··· Data segment

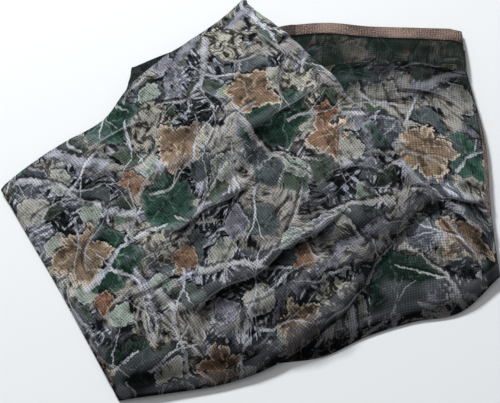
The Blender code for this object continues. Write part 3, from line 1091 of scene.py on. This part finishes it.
def motif_shade(row, motif, here, rough, mottle):
    """How light each place of a motif is between its inks."""
    if row.sizes is LICHEN_PATCH:
        curls = cloudy(here, CURL_SIZE, detail=2.5, warp=1.6)
        return ramp(curls, 0.38, 0.62) * 0.8 + rough * 0.5 - 0.2
    return 0.35 + motif.shade * 0.40 + ramp(mottle, 0.37, 0.63) * 0.35


def camouflage(place):
    """The colour of the printed side at each place on the flat cloth."""
    rough = cloudy(place, ROUGH_SIZE, detail=3.0)
    mottle = cloudy(place, MOTTLE_SIZE, detail=3.0)
    aside = moved(place, "ADD", ASIDE)
    warp = vector(cloudy(place, BEND_SIZE) - 0.5, cloudy(aside, BEND_SIZE) - 0.5)
    broad = cloudy(place, BROAD_SIZE, detail=1.0)
    colour = ground(place, warp, mottle, broad)
    for number, row in enumerate(PASSES):
        layout = tuple(number * step for step in LAYOUT_STEP)
        here = moved(after(place, colour), "ADD", layout)
        beside_it = moved(here, "ADD", (SHADOW_SHIFT, SHADOW_SHIFT, 0.0))
        shadow = use_group(row.group, beside_it, warp, rough, row.sizes).inside
        colour = darker(colour, shadow * row.shadow)
        here = moved(after(place, colour), "ADD", layout)
        motif = use_group(row.group, here, warp, rough, row.sizes)
        light = mixed(row.light, row.other_light, motif.tone)
        drawn = mixed(row.dark, light, motif_shade(row, motif, here, rough, mottle))
        lines = calc("MAXIMUM", motif.vein * row.veins, motif.rim * row.rim)
        colour = mixed(colour, mixed(drawn, row.line_ink, lines), motif.inside)
    fade = ramp(broad, 0.35, 0.62) * 0.20 + ramp(mottle * 0.7 + rough * 0.4, 0.38, 0.54) * 0.50 + 0.30
    return darker(colour, 1 - fade)


# %% [markdown]
# ## The reverse side and the hem
#
# On the reverse the ink shows only faintly through a dark green ground. The long edges are turned over
# and stitched in a brown binding thread, which also shows where the right flap folds over. At the notch
# on the left the hem is as dark a green as the rest, so brown starts a little further along.

# %% The reverse side
REVERSE_SHOWS = 0.22  # share of the print that shows through
STAIN_SIZE = 0.045
GRAIN_SIZE = 0.0016  # of the specks of the hem's thread
BACK_FLAP, RIGHT_FLAP = 2, 3  # levels that show their reverse side and a strip of their hem
HEM_PLAIN = 0.17  # from the back flap's left end to where its hem starts to turn brown
HEM_BLEND = 0.03  # length over which it does
HEM_EDGE = (1.03, 0.97)  # hem widths from the edge of the cloth at which the brown ends and is full
HEM_SHADOW_LINE = (1.35, 1.05)  # the same for the painted shadow line beside it
EDGE_STRIP = 0.007  # width of the strip of hem at the right flap's fold
STRIP_PART = (0.060, 0.215)  # distances from the back edge between which that strip runs


def hem_ink(place, stain):
    """The speckled brown of the hem's thread."""
    grain = cloudy(place, GRAIN_SIZE, detail=1.0)
    return mixed(HEM_DARK, HEM_TAN, ramp(grain * 0.7 + stain * 0.5, 0.42, 0.78))


def reverse_colour(printed, hem_colour, stain, along, across):
    """The dark reverse side with its faint print, and its hem with a painted shadow line beside it."""
    past_notch = ramp(along - BACK_FLAP * PRINT_STEP, HEM_PLAIN, HEM_PLAIN + HEM_BLEND)
    colour = mixed(REVERSE, REVERSE_RUST, ramp(stain, 0.50, 0.68) * past_notch)
    colour = mixed(colour, printed, ramp(stain, 0.2, 0.8) * REVERSE_SHOWS)
    from_edge = across / HEM_WIDTH
    colour = darker(colour, ramp(from_edge, *HEM_SHADOW_LINE) * past_notch * 0.8)
    return mixed(colour, hem_colour, ramp(from_edge, *HEM_EDGE) * past_notch)


def on_edge_strip(along, across):
    """Where the strip of hem at the right flap's fold is."""
    from_fold = along - RIGHT_FLAP * PRINT_STEP
    width = ramp(from_fold, EDGE_STRIP, EDGE_STRIP * 0.8) * ramp(from_fold, -0.004, 0.0)
    first, last = STRIP_PART
    return width * ramp(across, first, first + 0.015) * ramp(across, last, last - 0.025)


# %% [markdown]
# ## Painted shade and highlights on the folds
#
# The steep sides, the hollows and the front edges are given painted shade, and the right flap is darker
# towards its back edge. The sharp crests get a painted highlight, and each tuck a painted shadow line at
# its foot with a painted highlight on its crest. All of it is painted from the marks on the cloth, so it
# stays put when the light or the camera moves. Light inks are spared some of the shade: their streaks
# still show in the dark parts, as they do on the real cloth.

# %% Painted shade and highlights
SIDE_SHADE = 0.80  # painted shade: how much darker the steep sides are
SIDE_SLOPES = (0.955, 0.72)  # the upward part of the normal where that starts and where it is full
LIGHT_INK = (0.06, 0.34)  # the red of an ink that counts as dark, and of one that counts as light
LIGHT_KEPT = 0.60  # share of the painted shade that the light inks are spared
BACK_FADE, BACK_DARK = 0.090, 0.75  # width of the dark part at the right flap's back edge, and its depth
FLAP_END = (0.98, 0.96)  # print steps from its fold to the end of the right flap's part, and just before
FRONT_FADE, FRONT_SHADE = 0.165, 0.74  # width and depth of the painted shade along the front edges
FRONT_BAND, FRONT_BAND_SHADE = 0.030, 0.94  # the same for the darker band of painted shade where they hang down to the table
BAND_KEPT = 0.30  # share of that band that the light inks are spared
HOLLOW_SHADE = 0.60  # how much darker painted shade makes the cloth deep in a hollow
CREST_HIGHLIGHT = 0.08  # how much a sharp crest is lightened by a painted highlight
TUCK_FOOT_SHADOW = 0.56  # how dark the painted shadow line is in which a tuck's side meets the cloth
TUCK_CREST_HIGHLIGHT = 0.30  # how strong the painted highlight is on the crest beside that line
CREASE_PLACE, CREST_PLACE = -0.0004, 0.0062  # where both lie, in plan, from the foot of the steep side
CREASE_LINE = (0.0026, 0.0008)  # where the painted shadow line fades out beside its middle, and where it is full
CREST_LINE = (0.0022, 0.0004)  # the same for the painted highlight on the crest


def at_the_edges(colour, marked, along, across):
    """The colour with painted shade on its steep sides and front edges, and darker towards the right
    flap's back edge.
    """
    tree = colour.socket.id_data
    red = Wire(add_node(tree, "SeparateColor", {0: colour}).outputs[0])
    light_ink = ramp(red, *LIGHT_INK)
    spared = 1 - light_ink * LIGHT_KEPT
    facing_up = parts(Wire(add_node(tree, "NewGeometry", {}).outputs["Normal"]))[2]
    colour = darker(colour, ramp(facing_up, *SIDE_SLOPES) * SIDE_SHADE * spared)
    from_fold = along - RIGHT_FLAP * PRINT_STEP
    on_right_flap = ramp(from_fold, -0.01, 0.0) * ramp(from_fold / PRINT_STEP, *FLAP_END)
    colour = darker(colour, ramp(across, BACK_FADE, 0.0) * on_right_flap * BACK_DARK)
    to_front = marked["to_front"]
    colour = darker(colour, ramp(to_front, FRONT_FADE, 0.0) * FRONT_SHADE * spared)
    band = ramp(to_front, FRONT_BAND, FRONT_BAND * 0.3) * (1 - light_ink * BAND_KEPT)
    return darker(colour, band * FRONT_BAND_SHADE)


def painted_fold_shading(colour, marked):
    """The colour with painted shade in the hollows, a painted highlight on sharp crests, and along each
    tuck a painted shadow line with a painted highlight beside it.
    """
    hollow, foot, printed_side = marked["hollow"], marked["foot"], 1 - marked["reverse"]
    colour = darker(colour, ramp(hollow, 0.10, 1.0) * HOLLOW_SHADE)
    colour = mixed(colour, BARK_PALE, ramp(hollow, -0.25, -1.0) * CREST_HIGHLIGHT * printed_side)
    crest = ramp(abs(foot - CREST_PLACE), *CREST_LINE) * marked["near_tuck"] * printed_side
    colour = mixed(colour, BARK_PALE, crest * TUCK_CREST_HIGHLIGHT)
    crease = ramp(abs(foot - CREASE_PLACE), *CREASE_LINE) * marked["near_tuck"]
    return darker(colour, crease * TUCK_FOOT_SHADOW)


# %% [markdown]
# ## The mesh
#
# Under the print lies a net of fine threads, which stray a little where the cloth was pulled. Its holes
# are darkened with painted shade, for the cloth that lies behind them in shadow, and the threads stand up
# a little. Cut-out holes would need millions of faces, so they are drawn. They are 3 mm apart, a little
# coarser than on the real cloth: finer ones would blur at this distance.

# %% The holes
MESH_PITCH = 0.0030  # from one row of holes to the next
HOLE_LENGTH = 0.0034  # from one hole to the next along a row
HOLE_SHADE = 0.52  # how much darker painted shade makes a hole
THREAD_RELIEF = 0.00025  # metres by which the threads stand up
STRAY_SIZE, STRAY = 0.026, 0.0040  # of the noise by which the threads stray, and how far they do
TIGHT_SIZE = 0.020  # of the places where the net is tighter
TIGHT = 0.62  # how much the holes still show there
HOLE_EDGE = (0.30, 0.75)  # heights of the two waves' product at which a hole begins and is full


def holes(place):
    """About 1 in the middle of a hole, less where the net is tight, and 0 on the threads."""
    stray = (cloudy(place, STRAY_SIZE) - 0.5) * STRAY
    along, across, _ = parts(place)
    wave_along = abs(calc("SINE", (along + stray) * (math.pi / HOLE_LENGTH)))
    wave_across = abs(calc("SINE", (across - stray) * (math.pi / MESH_PITCH)))
    wide = ramp(cloudy(place, TIGHT_SIZE), 0.30, 0.62) * 0.50 + TIGHT
    return ramp(wave_along * wave_across, *HOLE_EDGE) * wide


# %% The netting's material
DULL = {"Roughness": 0.82, "Specular IOR Level": 0.05, "Sheen Weight": 0.02}


def netting_material():
    """Print, reverse side, painted shade and highlights, and holes on a dull polyester thread."""
    material = bpy.data.materials.new("camouflage_mesh")
    material.use_nodes = True
    tree = material.node_tree
    place = Wire(add_node(tree, "UVMap", {}, uv_map="flat_cloth").outputs["UV"])
    marked = {
        name: Wire(add_node(tree, "Attribute", {}, attribute_name=name).outputs["Fac"])
        for name in ("reverse", "hollow", "foot", "near_tuck", "to_front")
    }
    along, across, _ = parts(place)
    printed = camouflage(place)
    stain = cloudy(place, STAIN_SIZE)
    hem_colour = hem_ink(place, stain)
    back = reverse_colour(printed, hem_colour, stain, along, across)
    front = mixed(printed, hem_colour, on_edge_strip(along, across))
    colour = at_the_edges(mixed(front, back, marked["reverse"]), marked, along, across)
    hole = holes(place)
    colour = darker(painted_fold_shading(colour, marked), hole * HOLE_SHADE)
    bump = add_node(tree, "Bump", {"Height": 1 - hole, "Distance": THREAD_RELIEF, "Strength": 0.6})

    shader = tree.nodes["Principled BSDF"]
    put(shader.inputs["Base Color"], colour)
    put(shader.inputs["Normal"], Wire(bump.outputs["Normal"]))
    for name, value in DULL.items():
        shader.inputs[name].default_value = value
    return material


netting.data.materials.append(netting_material())
print("nodes in the material:", len(netting.data.materials[0].node_tree.nodes))

# %% [markdown]
# ## Camera, table and light
#
# The photograph looks down at about 66 degrees from the front, from far enough away that nothing
# converges much. The table is plain and pale. Soft light comes from a window at the back left, so the
# front edges of the folds fall into shade, and a faint glow from above and all round fills that shade.

# %% Camera
CAMERA_HEIGHT_ANGLE = math.radians(66)  # above the table
CAMERA_DISTANCE = 1.25  # metres
LENS, SENSOR = 75.0, 36.0  # millimetres
AIM = Vector((-off_centre[0], -off_centre[1], 0.008))  # the point that the tables count from

camera = bpy.data.objects.new("camera", bpy.data.cameras.new("camera"))
bpy.context.collection.objects.link(camera)
camera.data.lens = LENS
camera.data.sensor_width = SENSOR
camera.rotation_euler = (math.pi / 2 - CAMERA_HEIGHT_ANGLE, 0.0, 0.0)
away = Vector((0.0, -math.cos(CAMERA_HEIGHT_ANGLE), math.sin(CAMERA_HEIGHT_ANGLE)))
camera.location = AIM + CAMERA_DISTANCE * away
bpy.context.scene.camera = camera
print("camera at", [round(value, 3) for value in camera.location])

# %% Table
TABLE_SIZE = 14.0  # metres, so that no low view sees its end near by
TABLE_PALE = 0.93  # share of the light that it sends back
table_edge = TABLE_SIZE / 2
table_corners = [(x * table_edge, y * table_edge, 0.0) for x, y in ((-1, -1), (1, -1), (1, 1), (-1, 1))]
table_mesh = bpy.data.meshes.new("table")
table_mesh.from_pydata(table_corners, [], [(0, 1, 2, 3)])
table = bpy.data.objects.new("table", table_mesh)
bpy.context.collection.objects.link(table)
table_paint = bpy.data.materials.new("pale_table")
table_paint.use_nodes = True
table_shader = table_paint.node_tree.nodes["Principled BSDF"]
table_shader.inputs["Base Color"].default_value = (TABLE_PALE, TABLE_PALE, TABLE_PALE, 1.0)
table_shader.inputs["Roughness"].default_value = 0.9
table_mesh.materials.append(table_paint)
print("table:", TABLE_SIZE, "m square")

# %% Lamps
# Each row: a lamp's place, the length of its sides in metres, and its power. All of them face the pack.
Lamp = namedtuple("Lamp", "name place size watts")
COOL_WHITE = (0.95, 0.98, 1.0)
LAMPS = (
    Lamp("window", (-1.45, 2.70, 2.30), 0.70, 165.0),
    Lamp("sky", (0.20, 0.40, 2.20), 1.8, 4.0),
)
for lamp in LAMPS:
    light = bpy.data.lights.new(lamp.name, "AREA")
    light.size = lamp.size
    light.energy = lamp.watts
    light.color = COOL_WHITE
    lit = bpy.data.objects.new(lamp.name, light)
    lit.location = lamp.place
    lit.rotation_euler = (-Vector(lamp.place)).to_track_quat("-Z", "Y").to_euler()
    bpy.context.collection.objects.link(lit)
    print("lamp:", lamp.name, round(Vector(lamp.place).length, 2), "m away")

# %% The light all round
ALL_ROUND = 0.24  # strength of the glow
world = bpy.context.scene.world or bpy.data.worlds.new("studio")
bpy.context.scene.world = world
world.use_nodes = True
background = world.node_tree.nodes["Background"]
background.inputs["Color"].default_value = (*COOL_WHITE, 1.0)
background.inputs["Strength"].default_value = ALL_ROUND
bpy.context.scene.view_settings.view_transform = "Standard"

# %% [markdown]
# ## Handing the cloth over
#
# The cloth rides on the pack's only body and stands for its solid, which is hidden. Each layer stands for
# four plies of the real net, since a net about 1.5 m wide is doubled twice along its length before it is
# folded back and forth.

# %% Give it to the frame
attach(netting, "root")
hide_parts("netting")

······

Given task: Pull out each line holding the string "this".

Result of the task:
The Blender code for this object continues. Write part 3, from line 1091 of scene.py on. This part finishes it.
# coarser than on the real cloth: finer ones would blur at this distance.